> _What you are asked to do_: Write out each record again exactly as it stands.

— BEGIN Records supplied —

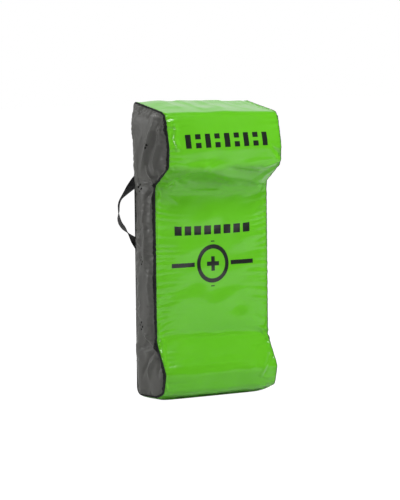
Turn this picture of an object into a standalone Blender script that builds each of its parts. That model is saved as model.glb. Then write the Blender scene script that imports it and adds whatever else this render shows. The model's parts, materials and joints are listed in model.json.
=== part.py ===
"""A rugby hit shield: foam blocks in a zipped cover, with two webbing handles on its back.

Metres, +Z up. The shield stands on its base and its striking face looks along -Y, with +X to the
right of someone who faces it. The origin is the middle of the flat of the base. Depths are measured
forwards from the back of the cover, heights upwards from the flat of the base.
"""

import math

import bmesh
import bpy
from mathutils import Matrix, Vector

# Whole shield
SHIELD_WIDTH = 0.390
SHIELD_HEIGHT = 0.850
HEAD_DEPTH = 0.179
WAIST_DEPTH = 0.104
FOOT_DEPTH = 0.150
ORIGIN_DEPTH = 0.062

# Side outline, along the seam from the back over the top and down the front to the base
WRAP = 0.036
BACK_TOP_RADIUS = 0.012
BACK_BASE_RADIUS = 0.024
TOP_FALL = 0.031
HEAD_LEAN = 0.019
HEAD_TOP_RADIUS = 0.018
HEAD_SEAM_RADIUS = 0.032
HEAD_BELLY_DROP = 0.128
HEAD_BELLY_RADIUS = 0.100
HEAD_CHIN_DROP = 0.183
HEAD_CHIN_SETBACK = 0.004
HEAD_CHIN_RADIUS = 0.017
HEAD_LENGTH = 0.238
NECK_RADIUS = 0.018
WAIST_BOTTOM = 0.164
ANKLE_RADIUS = 0.050
FOOT_HEIGHT = 0.078
FOOT_RADIUS = 0.034
TOE_SETBACK = 0.014
TOE_HEIGHT = 0.022
TOE_RADIUS = 0.020
BASE_TUCK = 0.006
BASE_FLAT_DEPTH = 0.102
BASE_RADIUS = 0.050

# Swell of the cover between its seams
TOP_SWELL = 0.005
FACE_SWELL = 0.009
WAIST_SWELL = 0.005
UNDER_SWELL = 0.008
BASE_SWELL = 0.012
BACK_SWELL = 0.008
SIDE_SWELL = 0.012
NECK_BRIDGE_RADIUS = 0.046
ANKLE_BRIDGE_RADIUS = 0.090
SWELL_POWER = 4.0
SIDE_SWELL_POWER = 2.4
END_SWELL_POWER = 8.0

# Cover materials
COVER_THICKNESS = 0.0012
CLEARANCE = 0.0003
BINDING_DIAMETER = 0.0048

# Foam
FOAM_SIDE_INSET = 0.0045
GLUE_SETBACK = 0.0035
HEAD_BLOCK_LIFT = 0.008
FOOT_BLOCK_DROP = 0.012

# Vent holes in the side panels
VENT_DIAMETER = 0.0050
VENT_RISE = 0.011
VENT_REACH = 0.009
VENT_SHARES = ((0.271, 0.2505), (0.268, 0.4695), (0.237, 0.7140), (0.475, 0.8660))
VENT_CUT_LENGTH = 0.080

# Zip across the lower back
ZIP_HEIGHT = 0.116
ZIP_GAP = 0.0100
ZIP_LENGTH = 0.300
TAPE_THICKNESS = 0.0007
TAPE_LAP = 0.0090
TOOTH_PITCH = 0.0050
TOOTH_ROOT = 0.0018
TOOTH_TIP = 0.0026
TEETH_THICKNESS = 0.0024
STOP_LENGTH = 0.0030
STOP_RISE = 0.0003
SLIDER_LENGTH = 0.0130
SLIDER_WALL = 0.0013
SLIDER_PLATE = 0.0014
EAR_THICKNESS = 0.0012
EAR_GAP = 0.0050
EAR_RADIUS = 0.0020
PIN_RADIUS = 0.0007
PULL_LENGTH = 0.0300
PULL_WIDTH = 0.0085
PULL_THICKNESS = 0.0016
SMALL_BEVEL = 0.0003

# Webbing handles
HANDLE_INSET = 0.026
HANDLE_DROP = 0.316
HANDLE_SPAN = 0.220
HANDLE_REACH = 0.065
HANDLE_FLAT = 0.060
HANDLE_BEND_RADIUS = 0.034
HANDLE_SWING_DEG = 45.0
WEBBING_WIDTH = 0.044
WEBBING_THICKNESS = 0.0022
PINCH_WIDTH = 0.0060
PINCH_FLARE = 0.85
TAB_LENGTH = 0.054
TAB_THICKNESS = 0.0046
BASE_STRIP_THICKNESS = 0.0016

# Fineness of the meshes
ACROSS = 8
ARC_STEPS = (4, 4, 2, 3, 3, 3, 3, 2, 2, 4)
LINE_STEPS = (1, 4, 2, 1, 3, 8, 2, 1, 1, 2, 1)
BACK_ROWS = 9
LOOP_ARC_STEPS = (4, 4)
LOOP_LINE_STEPS = (4, 2, 4)
STRIP_COLUMNS = 4
TUBE_FACES = 8

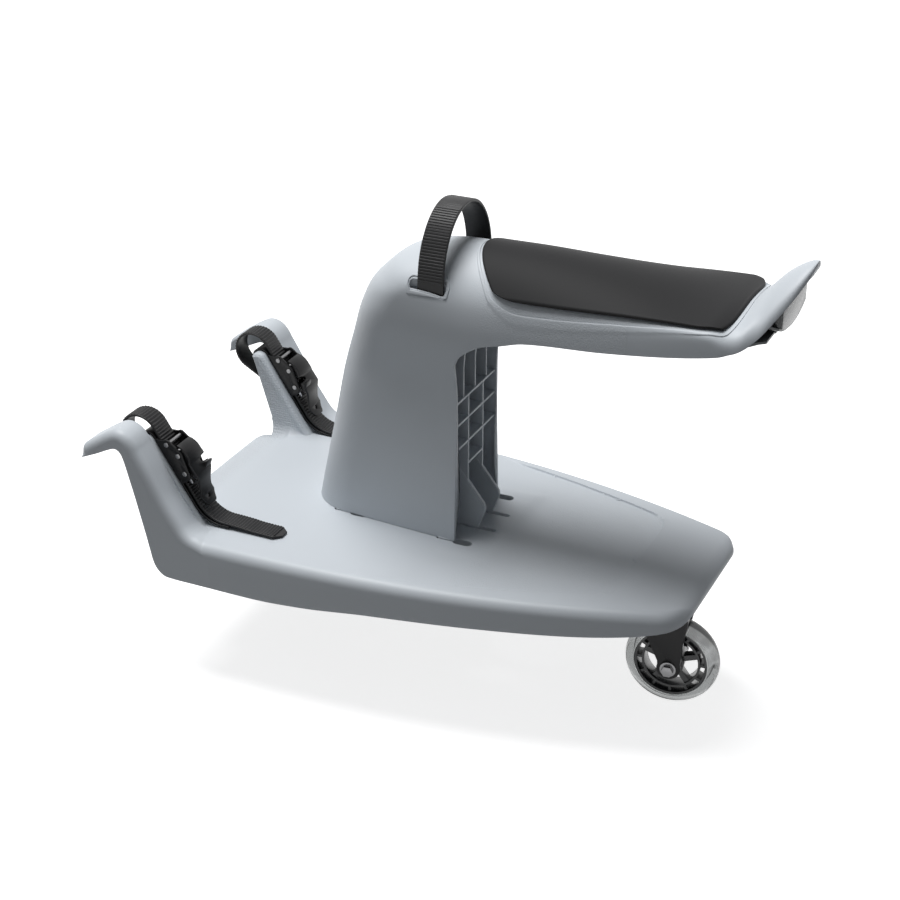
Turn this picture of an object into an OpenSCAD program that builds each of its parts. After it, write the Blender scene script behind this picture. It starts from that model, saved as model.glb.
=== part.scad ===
// Buggy board with a saddle seat, a single swivelling wheel and two ratchet straps.
// Stations run back from the horn tips along X, heights run up from the deck's top edge.
// The last lines move that frame so that the origin is under the middle of the board, on the floor.

/* [Deck] */
// Overall width across the two horns
deck_w = 340; // [320:1:360]
// Length from the horn tips to the tail
deck_l = 642; // [630:1:660]
// Height of the deck's top edge above the floor
deck_top = 162.3; // [158:0.1:170]
// Station of the deck's front edge between the arms
deck_front = 62; // [56:1:68]
// Straight width of the tail
tail_w = 124; // [110:1:130]
// Radius of the tail's corners in plan
tail_r = 40; // [34:1:44]
// Rounding of the deck's top edge
edge_r = 12; // [8:1:13]
// Rise of the deck from its edge to its middle
crown = 4; // [3.5:0.1:5]
// Thickness of every moulded wall
wall = 3.5; // [3:0.1:4]
// Depth of the side wall at the front
side_front = 49; // [46:1:52]
// Depth of the side wall ahead of the tail
side_tail = 27; // [25:1:29]
// Thickness of the ribs under the deck
deck_rib = 2.6; // [2:0.1:3.2]
// Floor of the shallow foot well, above the deck's edge
well_floor = 1.2; // [0.8:0.1:2]

/* [Horns] */
// Width of each arm across the deck
arm_w = 75; // [71:1:79]
// Width of the beak rib along the arm's outer side
beak_w = 35; // [32:1:38]
// Rounding of the beak's outer top edge
beak_r = 10; // [6:1:12]
// Height of the beak's crest
crest_h = 113; // [108:1:118]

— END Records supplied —

> _Written answer_:
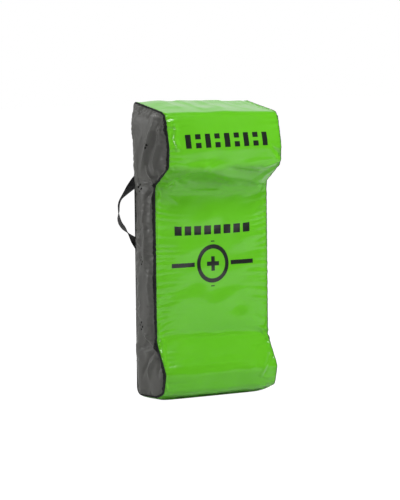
Turn this picture of an object into a standalone Blender script that builds each of its parts. That model is saved as model.glb. Then write the Blender scene script that imports it and adds whatever else this render shows. The model's parts, materials and joints are listed in model.json.
=== part.py ===
"""A rugby hit shield: foam blocks in a zipped cover, with two webbing handles on its back.

Metres, +Z up. The shield stands on its base and its striking face looks along -Y, with +X to the
right of someone who faces it. The origin is the middle of the flat of the base. Depths are measured
forwards from the back of the cover, heights upwards from the flat of the base.
"""

import math

import bmesh
import bpy
from mathutils import Matrix, Vector

# Whole shield
SHIELD_WIDTH = 0.390
SHIELD_HEIGHT = 0.850
HEAD_DEPTH = 0.179
WAIST_DEPTH = 0.104
FOOT_DEPTH = 0.150
ORIGIN_DEPTH = 0.062

# Side outline, along the seam from the back over the top and down the front to the base
WRAP = 0.036
BACK_TOP_RADIUS = 0.012
BACK_BASE_RADIUS = 0.024
TOP_FALL = 0.031
HEAD_LEAN = 0.019
HEAD_TOP_RADIUS = 0.018
HEAD_SEAM_RADIUS = 0.032
HEAD_BELLY_DROP = 0.128
HEAD_BELLY_RADIUS = 0.100
HEAD_CHIN_DROP = 0.183
HEAD_CHIN_SETBACK = 0.004
HEAD_CHIN_RADIUS = 0.017
HEAD_LENGTH = 0.238
NECK_RADIUS = 0.018
WAIST_BOTTOM = 0.164
ANKLE_RADIUS = 0.050
FOOT_HEIGHT = 0.078
FOOT_RADIUS = 0.034
TOE_SETBACK = 0.014
TOE_HEIGHT = 0.022
TOE_RADIUS = 0.020
BASE_TUCK = 0.006
BASE_FLAT_DEPTH = 0.102
BASE_RADIUS = 0.050

# Swell of the cover between its seams
TOP_SWELL = 0.005
FACE_SWELL = 0.009
WAIST_SWELL = 0.005
UNDER_SWELL = 0.008
BASE_SWELL = 0.012
BACK_SWELL = 0.008
SIDE_SWELL = 0.012
NECK_BRIDGE_RADIUS = 0.046
ANKLE_BRIDGE_RADIUS = 0.090
SWELL_POWER = 4.0
SIDE_SWELL_POWER = 2.4
END_SWELL_POWER = 8.0

# Cover materials
COVER_THICKNESS = 0.0012
CLEARANCE = 0.0003
BINDING_DIAMETER = 0.0048

# Foam
FOAM_SIDE_INSET = 0.0045
GLUE_SETBACK = 0.0035
HEAD_BLOCK_LIFT = 0.008
FOOT_BLOCK_DROP = 0.012

# Vent holes in the side panels
VENT_DIAMETER = 0.0050
VENT_RISE = 0.011
VENT_REACH = 0.009
VENT_SHARES = ((0.271, 0.2505), (0.268, 0.4695), (0.237, 0.7140), (0.475, 0.8660))
VENT_CUT_LENGTH = 0.080

# Zip across the lower back
ZIP_HEIGHT = 0.116
ZIP_GAP = 0.0100
ZIP_LENGTH = 0.300
TAPE_THICKNESS = 0.0007
TAPE_LAP = 0.0090
TOOTH_PITCH = 0.0050
TOOTH_ROOT = 0.0018
TOOTH_TIP = 0.0026
TEETH_THICKNESS = 0.0024
STOP_LENGTH = 0.0030
STOP_RISE = 0.0003
SLIDER_LENGTH = 0.0130
SLIDER_WALL = 0.0013
SLIDER_PLATE = 0.0014
EAR_THICKNESS = 0.0012
EAR_GAP = 0.0050
EAR_RADIUS = 0.0020
PIN_RADIUS = 0.0007
PULL_LENGTH = 0.0300
PULL_WIDTH = 0.0085
PULL_THICKNESS = 0.0016
SMALL_BEVEL = 0.0003

# Webbing handles
HANDLE_INSET = 0.026
HANDLE_DROP = 0.316
HANDLE_SPAN = 0.220
HANDLE_REACH = 0.065
HANDLE_FLAT = 0.060
HANDLE_BEND_RADIUS = 0.034
HANDLE_SWING_DEG = 45.0
WEBBING_WIDTH = 0.044
WEBBING_THICKNESS = 0.0022
PINCH_WIDTH = 0.0060
PINCH_FLARE = 0.85
TAB_LENGTH = 0.054
TAB_THICKNESS = 0.0046
BASE_STRIP_THICKNESS = 0.0016

# Fineness of the meshes
ACROSS = 8
ARC_STEPS = (4, 4, 2, 3, 3, 3, 3, 2, 2, 4)
LINE_STEPS = (1, 4, 2, 1, 3, 8, 2, 1, 1, 2, 1)
BACK_ROWS = 9
LOOP_ARC_STEPS = (4, 4)
LOOP_LINE_STEPS = (4, 2, 4)
STRIP_COLUMNS = 4
TUBE_FACES = 8

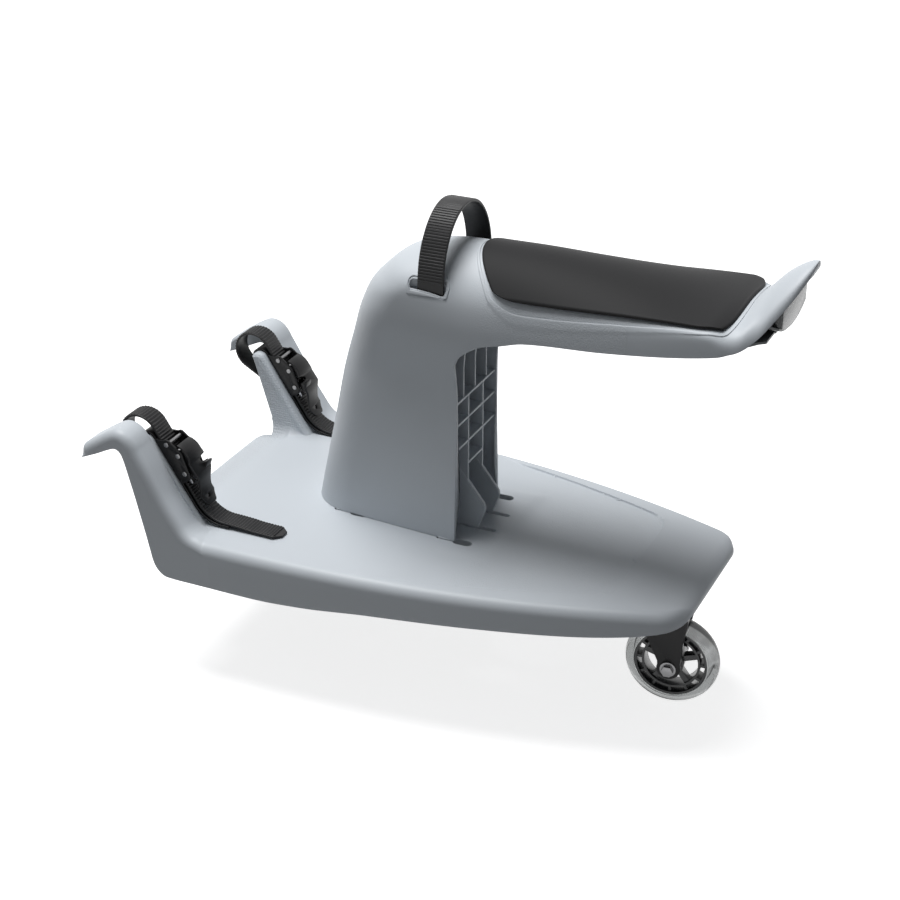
Turn this picture of an object into an OpenSCAD program that builds each of its parts. After it, write the Blender scene script behind this picture. It starts from that model, saved as model.glb.
=== part.scad ===
// Buggy board with a saddle seat, a single swivelling wheel and two ratchet straps.
// Stations run back from the horn tips along X, heights run up from the deck's top edge.
// The last lines move that frame so that the origin is under the middle of the board, on the floor.

/* [Deck] */
// Overall width across the two horns
deck_w = 340; // [320:1:360]
// Length from the horn tips to the tail
deck_l = 642; // [630:1:660]
// Height of the deck's top edge above the floor
deck_top = 162.3; // [158:0.1:170]
// Station of the deck's front edge between the arms
deck_front = 62; // [56:1:68]
// Straight width of the tail
tail_w = 124; // [110:1:130]
// Radius of the tail's corners in plan
tail_r = 40; // [34:1:44]
// Rounding of the deck's top edge
edge_r = 12; // [8:1:13]
// Rise of the deck from its edge to its middle
crown = 4; // [3.5:0.1:5]
// Thickness of every moulded wall
wall = 3.5; // [3:0.1:4]
// Depth of the side wall at the front
side_front = 49; // [46:1:52]
// Depth of the side wall ahead of the tail
side_tail = 27; // [25:1:29]
// Thickness of the ribs under the deck
deck_rib = 2.6; // [2:0.1:3.2]
// Floor of the shallow foot well, above the deck's edge
well_floor = 1.2; // [0.8:0.1:2]

/* [Horns] */
// Width of each arm across the deck
arm_w = 75; // [71:1:79]
// Width of the beak rib along the arm's outer side
beak_w = 35; // [32:1:38]
// Rounding of the beak's outer top edge
beak_r = 10; // [6:1:12]
// Height of the beak's crest
crest_h = 113; // [108:1:118]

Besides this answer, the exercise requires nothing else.